Saturday, February 18, 2012

Coming Apart

Newsletter: Coming Apart

David Brooks of the NYT is constantly on a chase for explanations of our social structure that won’t make the upper crust look bad. His latest find to do that is Charles Murray’s new study called Coming Apart: The State of White America, 1960-2010, a book that at bottom wants to blame the “welfare state” for beginning the process of “coming apart.” Since Murray makes no bones about being a conservative sociologist I have to take his thinking with a grain of salt, especially his contention that the cultural divide between the two white communities--what Brooks calls the upper-tribe, which represents 20% of the white population, and the lower-tribe, which represents 30% of the same population--that the divide between them is cultural more than economic, and stagnant wages, a decline in manufacturing, rampant joblessness, and divisive inequality have little to do with the separation of tribes or classes. Brooks doesn’t want to use the word “class, “ but I don’t see “tribe” as a great improvement or more descriptive somehow. No matter how you cut the pie, it’s still round.
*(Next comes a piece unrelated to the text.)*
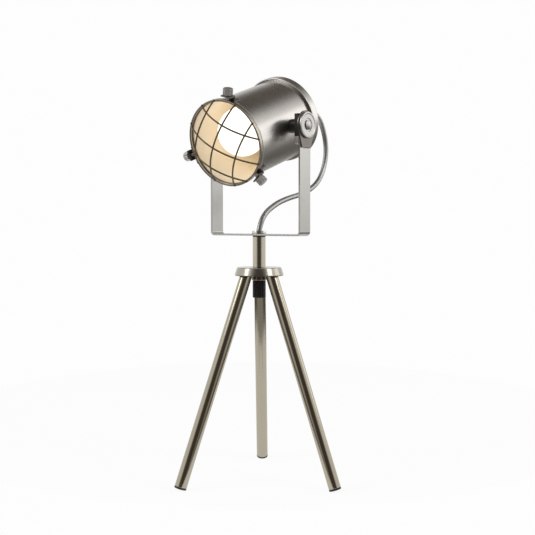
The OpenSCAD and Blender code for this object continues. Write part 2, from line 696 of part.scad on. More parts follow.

Murray attempts to turn the accepted idea of class differences upside down. For example: the notion that working class people, those that Sarah Palin likes to call “ordinary Americans,” are the backbone of our core American values, like faith, hard work, honesty, and marriage. Murray calls these our “founding virtues.” In contrast the upper crust was viewed as secular, skeptical, irreligious, often divorced, dishonest and a bit decadent. In the early sixties the two groups lived cheek by jowl, not so far apart as they are today. The old interaction is totally absent. So how are those “founding virtues” doing today? Lets look at what Murray discovered. Having a child out of wedlock is now a rare occurrence in the upper-tribe, whereas in the lower-tribe 45% have kids outside of marriage, and, not too surprising, marriage is less frequent or tends to be unstable. And remember we are talking about only the white population. It appears lower-tribe probity and core strength isn’t what it used to be. In the upper-tribe, after a flirtation with countercultural values in the sixties and seventies, has righted the ship and the folks in the 20% group are now going to church, divorcing less and maintaining the centrality of marriage and smart child-rearing, display civic concern, believe in the value of education, working hard, and live in enclaves of considerable stability. Their communities are no longer contiguous with the 30%. They live in gated communities or in suburbs filled with the like-minded.. The homes of the well off cost ten times what they had cost in the sixties. They live in isolation from the poor and middle class. And the separation is quite deliberate. One critic called it “self-segregation.” Birds of a feather flock together. It’s a cliché but its still true. The cultural habits of the elite class would be unrecognizable to the lower tribe—to mainstream America. They eat differently, they play with more expensive toys, have more expensive cars, like a different brand of entertainment, and live in clusters in what Murray calls “super Zip Codes, surrounded by huge lawns and neighbored by other rich. They are separated not only by culture but by geography.”

What is really coming apart is the lower tribe. Murray thinks the bonds of community, and the founding virtues that support the bonds, are frayed and in decline. Many men are working just part time and those once called “bums” are no longer scorned like in the past. It appears that he is suggesting that there is a degrading process going on among the 30%, as they seem to be falling into the same “sociological underclass” that we usually associate with African-Americans and other ethnic subsets. While the poor in the rest of the world are emerging from living on a dollar a day, the 30% are going backwards, experiencing the early stages of Ghettoization. Murray’s conservatism is revealed when he blames the “welfare state” and government bureaucracy’s habit of allocating funds inefficiently. (What about Medicare, sir!) There are few people being coddled by a welfare system these days, unless you consider food stamps a luxury and unemployment insurance a waste of money during hard times. Murray pays little attention to the inequality gap between the tribes, keeping to his premise of cultural differences, paying little heed to the economic factors which are obviously huge and causative.

Brooks comments about the lower tribe: “ Members work hard and dream big, but are more removed from traditional bourgeois norms. They live in disorganized, postmodern neighborhoods in which it is much harder to be self-disciplined and productive.” He softballs an answer to the great divide: persons from the upper tribe should interact with their brethren on the lower level, something along the lines of the old Vista program. National Service is easy to suggest, but hard to bring off, especially with the current Congress.

Bradford Wilcox of the Wall Street Journal reviewed Coming Apart and concluded “policy makers and business leaders need to shore up the economic foundation of working and middle class life.” That’s a good place to start.